Cross‑market read: correlations & risk appetite
The USD‑bloc average (+0.09%) sits between the yen‑bloc (+0.12%) and commodity‑FX (–0.29%). This is not a classic risk‑off day (where yen would rally) — it is a dollar‑strength day with a hard carve‑out for NZD and GBP. The CAD is benefiting from the broad dollar bid without commodity support, which suggests the move is more about position adjustment than fundamentals. The S&P 500 is flat on the hour, so equities are not driving the flow.

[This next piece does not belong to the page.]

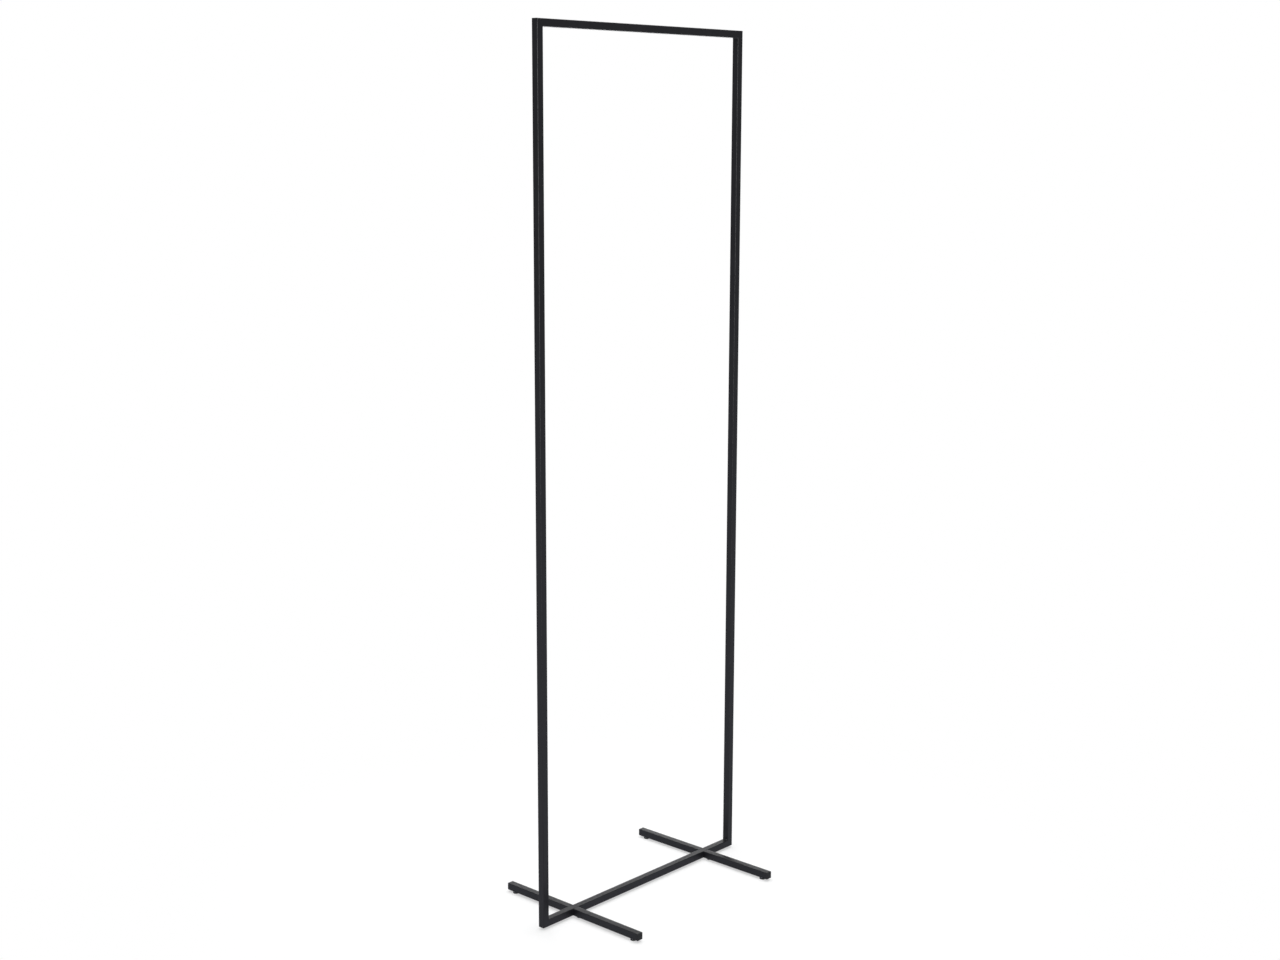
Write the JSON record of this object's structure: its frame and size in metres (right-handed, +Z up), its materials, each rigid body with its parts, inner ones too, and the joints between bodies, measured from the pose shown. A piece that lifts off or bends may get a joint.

What consensus may be missing: The USD/CHF break above 0.8060 is being read as a CHF‑devaluation trade, but the real story is that EUR/CHF is unchanged near 0.9580. If franc weakness were genuine, EUR/CHF would be rallying. Instead, this is a USD‑CHF specific unwind of positions built during August’s risk‑aversion spike. The next 48 hours will show whether the move is sustainable or just a stop‑run.
Forex forecast: base / alternate / invalidation scenarios
- Base case: Still‑elevated USD demand carries into the US ISM manufacturing data on Thursday. Cable stays below 1.3300; EUR/GBP drifts toward 0.8680. USD/CHF tests 0.8100 but stalls there.
- Alternate scenario: A reversal in dollar momentum from profit‑taking knocks USD/CHF back to 0.8000. EUR/GBP would then drop toward 0.8630 as sterling catches a bid.
- Invalidation: If GBP/USD closes above 1.3320 today, the entire sterling‑bear narrative implodes and we could see a violent squeeze back to 1.3400.
Session watchlist: named events with pair impact
- 17:00 BST – US ISM Manufacturing PMI (August): Expected 47.1 vs 46.8 prior. A beat above 48.0 would reinforce the dollar bid, hitting EUR/USD and GBP/USD hardest. A miss below 46.0 would trigger a sharp reversal in USD/CHF and lift cable above 1.3280.
- 19:00 BST – San Francisco Fed President Mary Daly speech: Daly has leaned dovish. Any hawkish nuance would accelerate USD/CHF toward 0.8120 and pressure NZD/USD toward 0.5700.
- Next UK event: BOE MPC member Catherine Mann (Wednesday): Mann is a known hawk. If she sounds less confident on further hikes, GBP/USD could test 1.3180 again. If she holds the line, we may see a bounce to 1.3300.